Some days, I am able to push the swirling aside and sink into stillness, allowing myself to separate from all the chaos and find a place where I can simply be. Some days the closet around me — the sneakers, the shelf of jeans, the hanging dress shirts — disappears. Sometimes I can move into a place where I can listen to a power greater than myself. Other days, the jangling thoughts are just too loud: I feel successful if I can just get them to quiet a little.

So I'd be lying it I said that I stepped out of the closet with profound spiritual insights, with nuggets of great wisdom. Mostly, I don't.

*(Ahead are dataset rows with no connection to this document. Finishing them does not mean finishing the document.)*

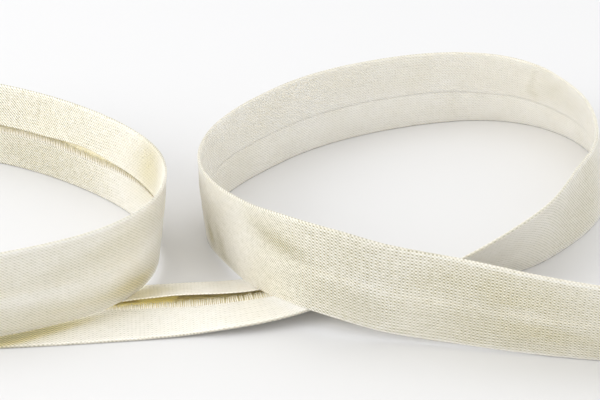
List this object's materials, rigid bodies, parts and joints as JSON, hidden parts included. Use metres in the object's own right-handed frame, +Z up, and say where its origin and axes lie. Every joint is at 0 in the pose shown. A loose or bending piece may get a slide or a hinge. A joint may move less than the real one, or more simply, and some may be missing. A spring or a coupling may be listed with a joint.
{
  "type": "folded bias tape",
  "caption": "Length of folded satin bias tape that stands on its edge in loose open loops, with the slit between its flaps on the inside.",
  "frame": {"origin": "bottom centre of the bounding box, on the surface that the tape rests on", "axes": "+X along the row of loops, towards the free end of the loop that lies open; +Y towards the back of the loops; +Z up"},
  "size_m": [0.2136, 0.1156, 0.026],
  "materials": {
    "satin": "ivory satin cut on the bias, soft sheen"
  },
  "bodies": {
    "root": {"tape": "satin"}
  },
  "joints": []
}
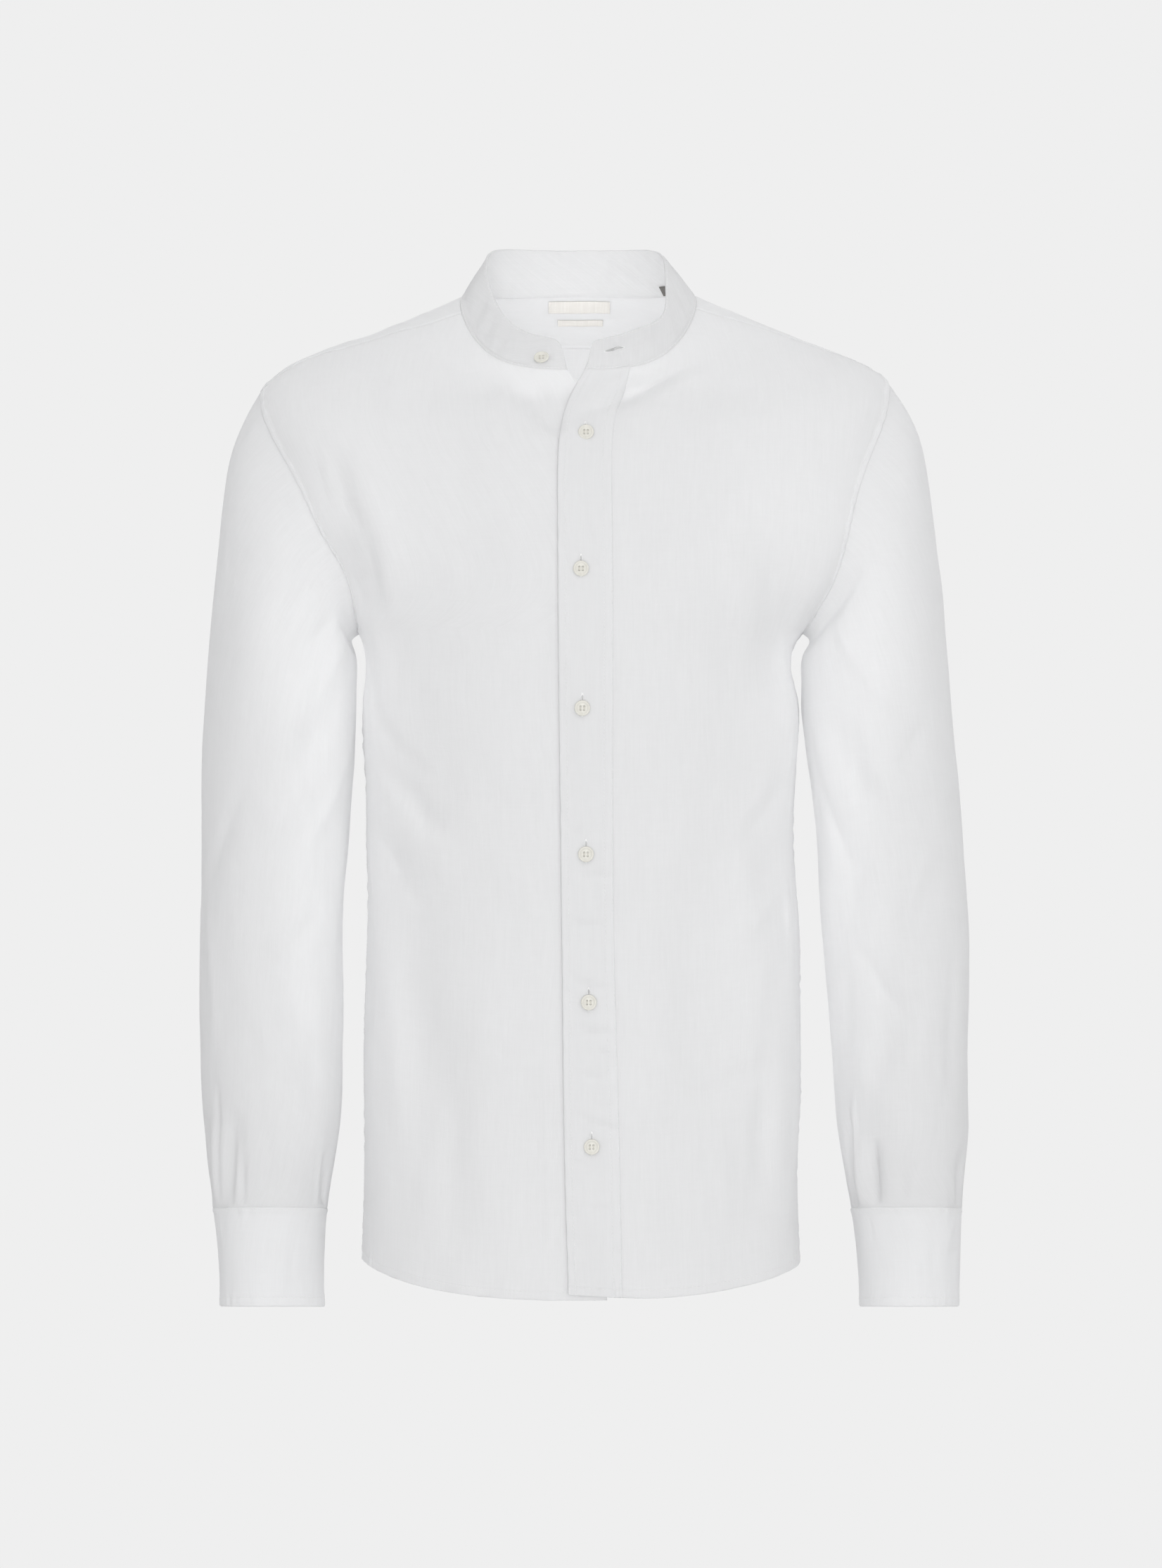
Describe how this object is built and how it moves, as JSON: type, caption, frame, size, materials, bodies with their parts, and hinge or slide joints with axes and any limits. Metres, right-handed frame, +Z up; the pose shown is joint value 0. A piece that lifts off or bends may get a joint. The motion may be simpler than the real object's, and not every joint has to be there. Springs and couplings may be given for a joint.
{
  "type": "mandarin collar shirt",
  "caption": "Long-sleeved linen shirt with a standing band collar, button front placket, curved hem and buttoned cuffs, filled out as worn.",
  "frame": {"origin": "base of the neck, midway between the two points where the neck seam meets the shoulders", "axes": "+Z up, -Y to the front, +X towards the wearer's left"},
  "size_m": [0.562, 0.2581, 0.7781],
  "materials": {
    "linen": "plain-woven white linen, matt",
    "button": "cream, satin",
    "label": "woven cream tape, blank"
  },
  "bodies": {
    "root": {"back": "linen", "yoke": "linen", "front_left": "linen", "front_right": "linen", "front_placket": "linen", "collar_band": "linen", "sleeve_left": "linen", "sleeve_right": "linen", "cuff_left": "linen", "cuff_right": "linen", "sleeve_placket_left": "linen", "sleeve_placket_right": "linen", "button_1": "button", "button_2": "button", "button_3": "button", "button_4": "button", "button_5": "button", "button_6": "button", "collar_button": "button", "cuff_button_left": "button", "cuff_button_right": "button", "neck_label": "label", "fabric_label": "label", "size_label": "label"}
  },
  "joints": []
}
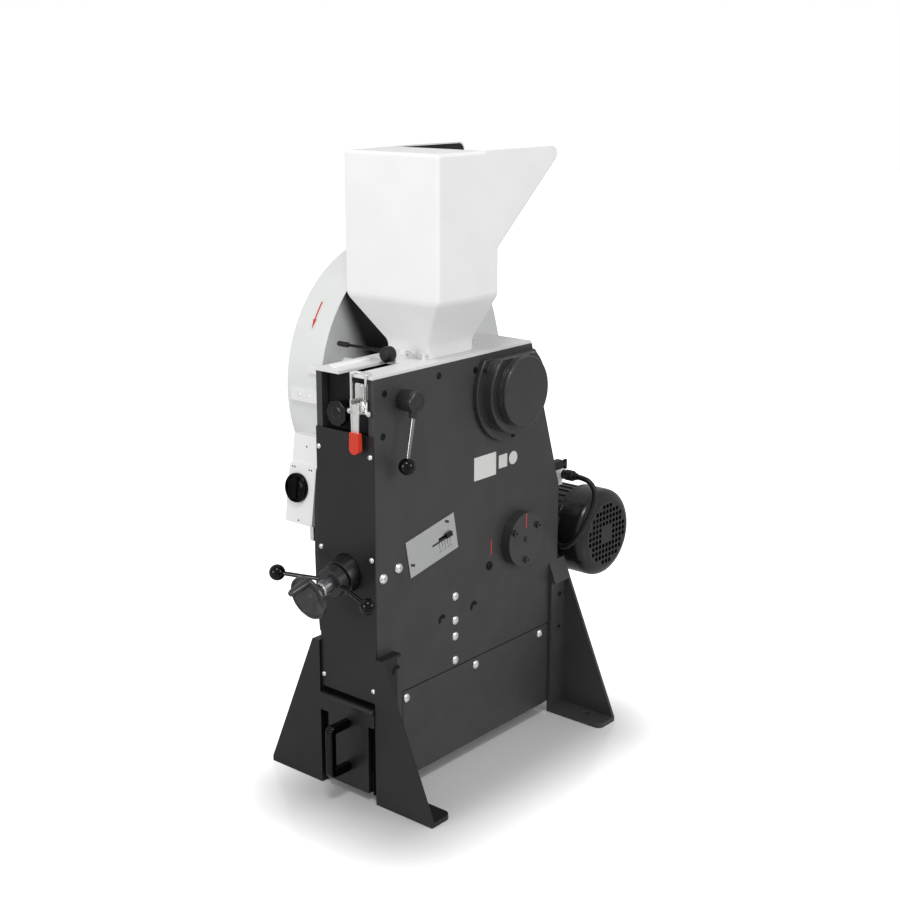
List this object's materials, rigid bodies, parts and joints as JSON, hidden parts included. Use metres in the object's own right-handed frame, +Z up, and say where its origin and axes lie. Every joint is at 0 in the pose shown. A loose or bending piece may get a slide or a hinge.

And often I'm angry at myself for letting thoughts intrude. Always, it's a struggle to achieve anything that even approximates meditation. And yet, something is happening, something that keeps me at this practice.

I can feel it. Even though I'm sitting still the whole time, I am twisting and turning, rubbing against rock. My skin turns translucent and peels away. I am shedding.


October 29, 2008

First snow

First snow

We always get some snow before Halloween. Often the ground isn't frozen yet, so the snow doesn't stay very long, but it's enough to remind us that we need to get out the wool socks, the mittens, and the snow shovels. It means we need to hurry to bring in the firewood, put away the lawn chairs, and get the snow tires on the car.

Last night, the snow was just beginning as I drove home. I built a fire and settled down on the comfy couch for the evening, but my older kids decided to go out to get something they needed for their Halloween costumes. My brother and his wife are having a big Halloween party this weekend, and family members of all ages are dressing up.

Shaggy Hair, who had been taking a nap on the couch, decided to go with them. Still half-asleep, dressed in sneakers and a t-shirt, he opened the front door. A cold gust of wind blew snowflakes across his hair and face. White covered the lawn, the trees, even the road. I could hear him laughing as he stepped into the slushy snow.

"This fucking sucks," he yelled dramatically. He turned to add: "And at the same time, it's awesome."

October 28, 2008

Dipped in hot sauce

We eat french fries in class. Every day.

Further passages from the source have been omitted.